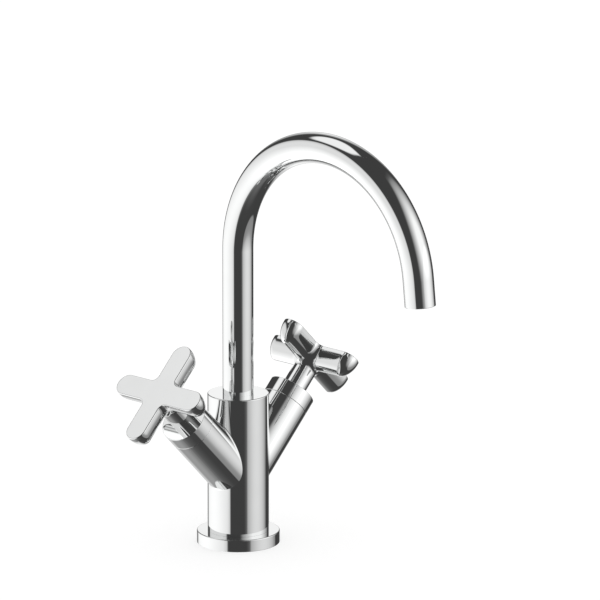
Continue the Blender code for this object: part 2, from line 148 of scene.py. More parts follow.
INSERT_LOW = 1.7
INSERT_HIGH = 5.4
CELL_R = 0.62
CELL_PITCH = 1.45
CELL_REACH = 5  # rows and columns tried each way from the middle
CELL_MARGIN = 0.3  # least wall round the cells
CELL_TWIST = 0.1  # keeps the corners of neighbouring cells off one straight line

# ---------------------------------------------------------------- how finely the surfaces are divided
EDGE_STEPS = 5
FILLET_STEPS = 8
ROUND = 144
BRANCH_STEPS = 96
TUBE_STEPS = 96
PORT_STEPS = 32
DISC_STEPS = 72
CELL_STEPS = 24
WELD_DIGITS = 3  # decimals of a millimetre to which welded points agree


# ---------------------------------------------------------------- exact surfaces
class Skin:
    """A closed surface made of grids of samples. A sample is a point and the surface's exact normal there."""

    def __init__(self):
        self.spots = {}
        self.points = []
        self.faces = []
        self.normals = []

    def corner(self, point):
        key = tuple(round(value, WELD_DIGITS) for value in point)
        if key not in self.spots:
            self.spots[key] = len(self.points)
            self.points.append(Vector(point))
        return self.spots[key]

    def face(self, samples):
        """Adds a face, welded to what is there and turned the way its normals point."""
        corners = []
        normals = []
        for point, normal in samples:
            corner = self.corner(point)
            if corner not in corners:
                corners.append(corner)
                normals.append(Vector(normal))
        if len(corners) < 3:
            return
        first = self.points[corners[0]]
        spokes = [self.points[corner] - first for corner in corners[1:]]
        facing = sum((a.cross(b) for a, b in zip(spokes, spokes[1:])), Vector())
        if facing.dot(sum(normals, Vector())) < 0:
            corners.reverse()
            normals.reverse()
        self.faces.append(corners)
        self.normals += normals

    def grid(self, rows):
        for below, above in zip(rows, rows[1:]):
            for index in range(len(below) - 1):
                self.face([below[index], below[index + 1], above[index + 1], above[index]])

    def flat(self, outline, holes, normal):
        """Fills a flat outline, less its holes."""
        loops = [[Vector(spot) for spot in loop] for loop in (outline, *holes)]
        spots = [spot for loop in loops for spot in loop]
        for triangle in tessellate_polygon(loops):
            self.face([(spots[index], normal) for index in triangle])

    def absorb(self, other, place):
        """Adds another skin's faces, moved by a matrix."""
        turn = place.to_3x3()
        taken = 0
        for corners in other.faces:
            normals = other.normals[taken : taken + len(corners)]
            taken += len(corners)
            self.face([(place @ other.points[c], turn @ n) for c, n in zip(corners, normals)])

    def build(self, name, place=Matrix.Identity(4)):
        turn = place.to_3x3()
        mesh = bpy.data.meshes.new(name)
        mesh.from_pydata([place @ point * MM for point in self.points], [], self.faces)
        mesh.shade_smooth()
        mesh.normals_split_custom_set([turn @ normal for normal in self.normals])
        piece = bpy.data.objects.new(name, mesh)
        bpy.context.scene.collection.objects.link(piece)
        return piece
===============
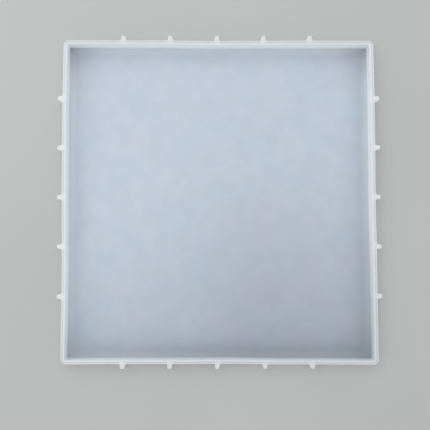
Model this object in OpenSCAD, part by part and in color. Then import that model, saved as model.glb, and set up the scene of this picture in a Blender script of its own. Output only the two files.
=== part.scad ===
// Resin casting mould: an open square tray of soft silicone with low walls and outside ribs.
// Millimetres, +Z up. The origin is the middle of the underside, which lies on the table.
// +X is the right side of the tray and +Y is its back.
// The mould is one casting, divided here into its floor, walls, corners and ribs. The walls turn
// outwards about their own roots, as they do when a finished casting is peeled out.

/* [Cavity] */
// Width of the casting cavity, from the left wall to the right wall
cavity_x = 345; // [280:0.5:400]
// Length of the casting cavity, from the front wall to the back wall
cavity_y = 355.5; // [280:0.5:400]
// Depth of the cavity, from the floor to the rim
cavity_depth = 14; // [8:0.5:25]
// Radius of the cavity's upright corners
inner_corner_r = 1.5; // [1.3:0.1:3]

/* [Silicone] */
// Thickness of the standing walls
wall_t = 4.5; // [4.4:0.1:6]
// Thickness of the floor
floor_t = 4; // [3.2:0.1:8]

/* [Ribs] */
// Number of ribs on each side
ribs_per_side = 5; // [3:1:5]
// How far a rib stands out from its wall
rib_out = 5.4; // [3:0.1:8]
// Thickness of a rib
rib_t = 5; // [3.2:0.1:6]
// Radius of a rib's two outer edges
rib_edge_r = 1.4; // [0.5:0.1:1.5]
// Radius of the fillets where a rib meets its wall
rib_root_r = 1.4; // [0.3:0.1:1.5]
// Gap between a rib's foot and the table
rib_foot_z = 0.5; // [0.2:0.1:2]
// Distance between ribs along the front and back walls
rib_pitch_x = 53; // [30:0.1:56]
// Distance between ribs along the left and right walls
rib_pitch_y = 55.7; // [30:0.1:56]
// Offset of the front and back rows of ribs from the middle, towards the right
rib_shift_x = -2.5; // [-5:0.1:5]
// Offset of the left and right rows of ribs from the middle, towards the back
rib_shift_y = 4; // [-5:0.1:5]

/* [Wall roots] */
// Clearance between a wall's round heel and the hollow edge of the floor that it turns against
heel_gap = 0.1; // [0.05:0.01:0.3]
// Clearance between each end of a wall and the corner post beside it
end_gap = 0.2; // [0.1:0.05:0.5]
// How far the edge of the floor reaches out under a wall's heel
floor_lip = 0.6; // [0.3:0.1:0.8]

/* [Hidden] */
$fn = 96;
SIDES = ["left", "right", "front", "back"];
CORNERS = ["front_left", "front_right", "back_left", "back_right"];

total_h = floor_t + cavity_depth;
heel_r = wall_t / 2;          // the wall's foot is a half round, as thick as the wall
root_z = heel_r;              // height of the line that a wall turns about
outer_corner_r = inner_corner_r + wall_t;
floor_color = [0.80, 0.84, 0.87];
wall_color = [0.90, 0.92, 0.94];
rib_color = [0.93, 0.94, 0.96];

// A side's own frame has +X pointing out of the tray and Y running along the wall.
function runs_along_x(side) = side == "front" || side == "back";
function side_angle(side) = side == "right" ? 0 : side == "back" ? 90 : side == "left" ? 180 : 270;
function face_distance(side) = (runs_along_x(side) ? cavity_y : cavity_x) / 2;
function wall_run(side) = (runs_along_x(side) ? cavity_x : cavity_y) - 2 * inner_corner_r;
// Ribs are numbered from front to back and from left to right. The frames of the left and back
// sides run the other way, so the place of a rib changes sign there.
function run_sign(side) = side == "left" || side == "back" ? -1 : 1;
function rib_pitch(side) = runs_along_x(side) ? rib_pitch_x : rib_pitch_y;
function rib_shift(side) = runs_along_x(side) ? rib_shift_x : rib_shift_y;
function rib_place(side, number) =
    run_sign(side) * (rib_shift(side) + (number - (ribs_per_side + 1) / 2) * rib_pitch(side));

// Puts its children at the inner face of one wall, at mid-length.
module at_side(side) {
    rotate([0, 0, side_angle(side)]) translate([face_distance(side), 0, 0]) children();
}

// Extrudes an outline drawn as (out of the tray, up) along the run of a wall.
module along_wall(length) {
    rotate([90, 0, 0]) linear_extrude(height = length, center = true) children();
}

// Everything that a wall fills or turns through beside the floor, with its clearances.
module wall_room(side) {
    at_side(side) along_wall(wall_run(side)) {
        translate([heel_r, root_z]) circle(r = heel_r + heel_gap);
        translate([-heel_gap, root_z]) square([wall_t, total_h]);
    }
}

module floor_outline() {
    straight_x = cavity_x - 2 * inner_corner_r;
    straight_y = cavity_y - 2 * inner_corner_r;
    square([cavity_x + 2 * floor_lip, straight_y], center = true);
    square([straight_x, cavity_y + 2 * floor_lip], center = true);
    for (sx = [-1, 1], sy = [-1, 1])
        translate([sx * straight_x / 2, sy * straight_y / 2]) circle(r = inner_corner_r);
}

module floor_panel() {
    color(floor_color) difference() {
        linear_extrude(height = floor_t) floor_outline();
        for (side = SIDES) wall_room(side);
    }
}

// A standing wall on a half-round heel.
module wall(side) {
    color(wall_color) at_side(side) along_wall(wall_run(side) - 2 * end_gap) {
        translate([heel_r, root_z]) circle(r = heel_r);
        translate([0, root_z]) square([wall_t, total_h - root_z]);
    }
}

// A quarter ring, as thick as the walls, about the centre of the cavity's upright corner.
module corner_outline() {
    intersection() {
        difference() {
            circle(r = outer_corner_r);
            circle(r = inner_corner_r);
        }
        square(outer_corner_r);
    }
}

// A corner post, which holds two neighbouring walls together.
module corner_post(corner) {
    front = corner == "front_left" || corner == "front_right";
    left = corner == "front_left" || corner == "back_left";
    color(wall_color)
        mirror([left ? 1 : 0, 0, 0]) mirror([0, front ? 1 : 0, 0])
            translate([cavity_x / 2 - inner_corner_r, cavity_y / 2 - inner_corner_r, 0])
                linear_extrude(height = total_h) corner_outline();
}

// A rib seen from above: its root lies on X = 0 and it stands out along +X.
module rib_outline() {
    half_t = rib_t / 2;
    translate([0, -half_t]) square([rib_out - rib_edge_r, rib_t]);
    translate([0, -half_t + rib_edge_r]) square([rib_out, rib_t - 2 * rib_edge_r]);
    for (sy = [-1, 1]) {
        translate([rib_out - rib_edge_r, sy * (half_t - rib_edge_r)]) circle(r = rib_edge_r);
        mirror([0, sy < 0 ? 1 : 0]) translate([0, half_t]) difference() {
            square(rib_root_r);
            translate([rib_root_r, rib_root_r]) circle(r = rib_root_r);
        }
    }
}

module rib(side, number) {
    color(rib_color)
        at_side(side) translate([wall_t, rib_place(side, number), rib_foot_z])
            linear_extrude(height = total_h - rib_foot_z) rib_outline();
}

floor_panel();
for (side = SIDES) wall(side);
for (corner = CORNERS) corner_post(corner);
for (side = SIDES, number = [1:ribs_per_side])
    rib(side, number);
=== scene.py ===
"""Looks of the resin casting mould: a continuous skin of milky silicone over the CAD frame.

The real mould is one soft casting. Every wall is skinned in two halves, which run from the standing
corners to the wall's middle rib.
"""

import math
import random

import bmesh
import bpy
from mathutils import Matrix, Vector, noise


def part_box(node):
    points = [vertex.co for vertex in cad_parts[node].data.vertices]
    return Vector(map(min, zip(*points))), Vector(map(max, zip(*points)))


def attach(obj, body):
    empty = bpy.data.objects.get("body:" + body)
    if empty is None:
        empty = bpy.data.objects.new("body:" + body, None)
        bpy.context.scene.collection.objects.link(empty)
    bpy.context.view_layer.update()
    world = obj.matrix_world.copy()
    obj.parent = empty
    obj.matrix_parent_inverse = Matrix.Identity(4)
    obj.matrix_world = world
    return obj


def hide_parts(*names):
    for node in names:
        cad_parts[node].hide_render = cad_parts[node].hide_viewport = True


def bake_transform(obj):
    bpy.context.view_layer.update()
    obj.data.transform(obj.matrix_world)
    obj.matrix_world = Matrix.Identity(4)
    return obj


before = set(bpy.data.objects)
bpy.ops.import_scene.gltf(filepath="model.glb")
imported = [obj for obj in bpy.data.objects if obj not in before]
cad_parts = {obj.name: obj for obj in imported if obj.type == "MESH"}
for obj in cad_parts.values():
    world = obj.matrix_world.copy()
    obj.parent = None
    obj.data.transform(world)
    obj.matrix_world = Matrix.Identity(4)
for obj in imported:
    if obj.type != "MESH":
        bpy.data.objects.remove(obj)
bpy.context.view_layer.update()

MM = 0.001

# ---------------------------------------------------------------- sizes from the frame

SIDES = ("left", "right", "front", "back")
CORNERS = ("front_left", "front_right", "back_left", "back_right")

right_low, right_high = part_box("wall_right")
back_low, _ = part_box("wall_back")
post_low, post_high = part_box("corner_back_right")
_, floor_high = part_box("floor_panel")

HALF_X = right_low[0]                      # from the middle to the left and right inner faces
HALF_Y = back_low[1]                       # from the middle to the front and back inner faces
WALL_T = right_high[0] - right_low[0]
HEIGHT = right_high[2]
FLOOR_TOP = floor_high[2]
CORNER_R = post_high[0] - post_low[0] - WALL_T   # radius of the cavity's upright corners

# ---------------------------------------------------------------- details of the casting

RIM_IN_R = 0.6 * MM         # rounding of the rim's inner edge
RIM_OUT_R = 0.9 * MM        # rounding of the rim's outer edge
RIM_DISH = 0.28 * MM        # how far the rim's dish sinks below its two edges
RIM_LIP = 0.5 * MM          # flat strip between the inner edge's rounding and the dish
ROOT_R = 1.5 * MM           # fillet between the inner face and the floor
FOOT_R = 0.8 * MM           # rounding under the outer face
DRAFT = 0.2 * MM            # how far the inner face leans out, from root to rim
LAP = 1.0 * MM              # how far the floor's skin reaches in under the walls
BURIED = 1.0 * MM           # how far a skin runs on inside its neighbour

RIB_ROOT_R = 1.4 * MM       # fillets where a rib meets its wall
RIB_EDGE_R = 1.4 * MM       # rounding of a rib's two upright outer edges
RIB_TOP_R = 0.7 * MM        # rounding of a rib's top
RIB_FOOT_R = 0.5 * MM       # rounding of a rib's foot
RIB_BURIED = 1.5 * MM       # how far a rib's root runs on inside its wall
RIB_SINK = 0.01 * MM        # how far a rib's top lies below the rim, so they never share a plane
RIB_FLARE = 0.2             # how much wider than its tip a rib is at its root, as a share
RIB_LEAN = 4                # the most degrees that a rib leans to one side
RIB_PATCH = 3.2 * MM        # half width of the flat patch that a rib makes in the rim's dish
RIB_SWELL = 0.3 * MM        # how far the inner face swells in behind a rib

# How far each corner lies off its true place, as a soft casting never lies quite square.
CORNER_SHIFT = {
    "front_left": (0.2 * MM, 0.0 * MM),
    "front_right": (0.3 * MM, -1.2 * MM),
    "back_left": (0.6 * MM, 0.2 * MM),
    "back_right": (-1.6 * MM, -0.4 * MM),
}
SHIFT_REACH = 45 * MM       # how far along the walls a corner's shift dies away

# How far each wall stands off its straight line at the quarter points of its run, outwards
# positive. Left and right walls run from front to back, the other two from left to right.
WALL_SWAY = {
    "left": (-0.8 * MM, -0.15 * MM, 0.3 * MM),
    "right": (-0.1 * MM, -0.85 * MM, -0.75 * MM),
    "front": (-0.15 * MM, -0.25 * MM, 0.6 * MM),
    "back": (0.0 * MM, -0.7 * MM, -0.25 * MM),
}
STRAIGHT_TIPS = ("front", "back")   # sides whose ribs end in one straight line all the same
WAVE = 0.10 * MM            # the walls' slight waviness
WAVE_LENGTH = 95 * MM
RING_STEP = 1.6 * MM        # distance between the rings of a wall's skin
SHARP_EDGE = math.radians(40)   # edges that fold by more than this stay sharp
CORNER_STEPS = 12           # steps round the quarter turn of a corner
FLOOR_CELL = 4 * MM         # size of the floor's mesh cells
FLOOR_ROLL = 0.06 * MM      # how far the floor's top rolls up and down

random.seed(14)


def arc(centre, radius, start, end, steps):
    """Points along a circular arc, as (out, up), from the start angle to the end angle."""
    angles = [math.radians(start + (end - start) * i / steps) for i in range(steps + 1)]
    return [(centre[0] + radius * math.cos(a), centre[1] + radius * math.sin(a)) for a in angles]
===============
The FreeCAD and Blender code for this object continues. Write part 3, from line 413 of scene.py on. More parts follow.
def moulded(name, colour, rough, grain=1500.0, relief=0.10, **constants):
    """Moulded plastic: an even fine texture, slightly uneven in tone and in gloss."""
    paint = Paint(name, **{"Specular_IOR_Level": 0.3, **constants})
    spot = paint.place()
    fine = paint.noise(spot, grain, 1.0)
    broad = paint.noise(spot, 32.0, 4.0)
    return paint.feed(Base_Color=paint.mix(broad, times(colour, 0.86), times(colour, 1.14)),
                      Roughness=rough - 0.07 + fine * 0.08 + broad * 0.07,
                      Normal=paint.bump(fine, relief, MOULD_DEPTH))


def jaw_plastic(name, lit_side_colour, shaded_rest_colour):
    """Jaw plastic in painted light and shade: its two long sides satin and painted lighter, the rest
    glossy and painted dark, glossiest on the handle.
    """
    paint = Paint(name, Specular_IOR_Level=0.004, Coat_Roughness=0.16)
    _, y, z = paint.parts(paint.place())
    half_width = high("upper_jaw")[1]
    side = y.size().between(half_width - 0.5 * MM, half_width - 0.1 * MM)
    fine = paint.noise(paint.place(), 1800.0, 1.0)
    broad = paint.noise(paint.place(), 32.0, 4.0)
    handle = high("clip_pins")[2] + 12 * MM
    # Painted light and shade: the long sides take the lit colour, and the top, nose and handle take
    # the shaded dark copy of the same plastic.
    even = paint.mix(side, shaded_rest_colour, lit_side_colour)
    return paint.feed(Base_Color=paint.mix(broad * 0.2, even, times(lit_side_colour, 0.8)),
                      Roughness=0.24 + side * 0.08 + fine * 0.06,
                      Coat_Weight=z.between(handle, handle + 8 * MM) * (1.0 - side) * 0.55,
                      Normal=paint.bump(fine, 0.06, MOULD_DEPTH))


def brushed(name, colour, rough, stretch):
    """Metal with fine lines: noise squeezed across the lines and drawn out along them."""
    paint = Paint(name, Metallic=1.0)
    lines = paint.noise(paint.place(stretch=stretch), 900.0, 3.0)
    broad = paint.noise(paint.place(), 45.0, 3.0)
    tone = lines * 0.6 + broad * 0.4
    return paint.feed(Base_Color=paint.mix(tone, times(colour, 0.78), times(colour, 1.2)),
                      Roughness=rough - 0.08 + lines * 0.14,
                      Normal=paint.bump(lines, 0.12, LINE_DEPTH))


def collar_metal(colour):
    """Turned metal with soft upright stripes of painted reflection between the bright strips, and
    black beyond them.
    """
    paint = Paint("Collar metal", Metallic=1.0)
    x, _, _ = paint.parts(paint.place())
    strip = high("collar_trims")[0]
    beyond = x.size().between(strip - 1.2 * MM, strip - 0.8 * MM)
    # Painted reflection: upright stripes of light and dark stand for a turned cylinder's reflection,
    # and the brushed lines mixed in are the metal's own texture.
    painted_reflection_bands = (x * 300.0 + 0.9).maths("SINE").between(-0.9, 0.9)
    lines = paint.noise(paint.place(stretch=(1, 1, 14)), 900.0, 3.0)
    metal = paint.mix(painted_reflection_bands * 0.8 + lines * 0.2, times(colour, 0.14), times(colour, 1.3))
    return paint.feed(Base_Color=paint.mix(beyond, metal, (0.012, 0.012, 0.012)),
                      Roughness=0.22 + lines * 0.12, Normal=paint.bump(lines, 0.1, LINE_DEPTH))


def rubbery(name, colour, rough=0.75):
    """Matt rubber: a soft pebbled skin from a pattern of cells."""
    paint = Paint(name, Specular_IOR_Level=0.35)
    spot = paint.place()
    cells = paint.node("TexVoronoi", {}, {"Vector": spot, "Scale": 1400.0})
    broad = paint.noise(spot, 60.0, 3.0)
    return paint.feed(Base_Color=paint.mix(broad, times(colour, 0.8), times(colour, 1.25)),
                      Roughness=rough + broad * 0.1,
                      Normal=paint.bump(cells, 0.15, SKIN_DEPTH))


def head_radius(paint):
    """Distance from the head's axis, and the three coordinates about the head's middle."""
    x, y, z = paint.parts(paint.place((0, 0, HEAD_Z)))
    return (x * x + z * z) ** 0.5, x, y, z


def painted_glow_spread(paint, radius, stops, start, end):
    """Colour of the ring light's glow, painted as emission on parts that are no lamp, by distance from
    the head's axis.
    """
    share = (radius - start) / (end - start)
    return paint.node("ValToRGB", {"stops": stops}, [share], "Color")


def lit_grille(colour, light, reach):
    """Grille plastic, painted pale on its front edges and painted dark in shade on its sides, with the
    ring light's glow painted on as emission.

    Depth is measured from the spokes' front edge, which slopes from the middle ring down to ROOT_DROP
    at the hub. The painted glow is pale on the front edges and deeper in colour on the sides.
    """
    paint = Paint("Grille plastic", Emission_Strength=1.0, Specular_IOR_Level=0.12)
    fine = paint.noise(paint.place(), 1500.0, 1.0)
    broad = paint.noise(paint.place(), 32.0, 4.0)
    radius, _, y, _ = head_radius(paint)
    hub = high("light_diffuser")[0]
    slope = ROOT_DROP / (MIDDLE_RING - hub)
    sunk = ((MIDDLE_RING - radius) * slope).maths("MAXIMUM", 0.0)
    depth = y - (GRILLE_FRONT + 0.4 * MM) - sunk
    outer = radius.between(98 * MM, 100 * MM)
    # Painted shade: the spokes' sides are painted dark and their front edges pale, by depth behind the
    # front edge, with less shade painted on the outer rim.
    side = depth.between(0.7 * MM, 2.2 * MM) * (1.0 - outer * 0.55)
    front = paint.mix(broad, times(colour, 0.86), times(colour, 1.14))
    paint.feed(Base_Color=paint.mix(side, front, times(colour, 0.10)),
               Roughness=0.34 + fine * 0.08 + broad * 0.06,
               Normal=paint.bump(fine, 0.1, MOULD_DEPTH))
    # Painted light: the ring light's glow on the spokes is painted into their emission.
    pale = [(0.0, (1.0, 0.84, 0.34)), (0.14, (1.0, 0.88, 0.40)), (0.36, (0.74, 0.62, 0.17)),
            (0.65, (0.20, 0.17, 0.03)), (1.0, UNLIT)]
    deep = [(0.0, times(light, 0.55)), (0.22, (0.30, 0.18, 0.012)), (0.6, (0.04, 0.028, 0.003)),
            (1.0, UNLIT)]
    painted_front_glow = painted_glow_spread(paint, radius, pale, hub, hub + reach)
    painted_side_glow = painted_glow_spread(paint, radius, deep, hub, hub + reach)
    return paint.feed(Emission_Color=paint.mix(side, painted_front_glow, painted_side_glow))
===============
# Directions for this task
Find every line above that contains the word "Vector", and return each one.

# Solution for this problem
            self.points.append(Vector(point))
                normals.append(Vector(normal))
        facing = sum((a.cross(b) for a, b in zip(spokes, spokes[1:])), Vector())
        if facing.dot(sum(normals, Vector())) < 0:
        loops = [[Vector(spot) for spot in loop] for loop in (outline, *holes)]
from mathutils import Matrix, Vector, noise
    return Vector(map(min, zip(*points))), Vector(map(max, zip(*points)))
    cells = paint.node("TexVoronoi", {}, {"Vector": spot, "Scale": 1400.0})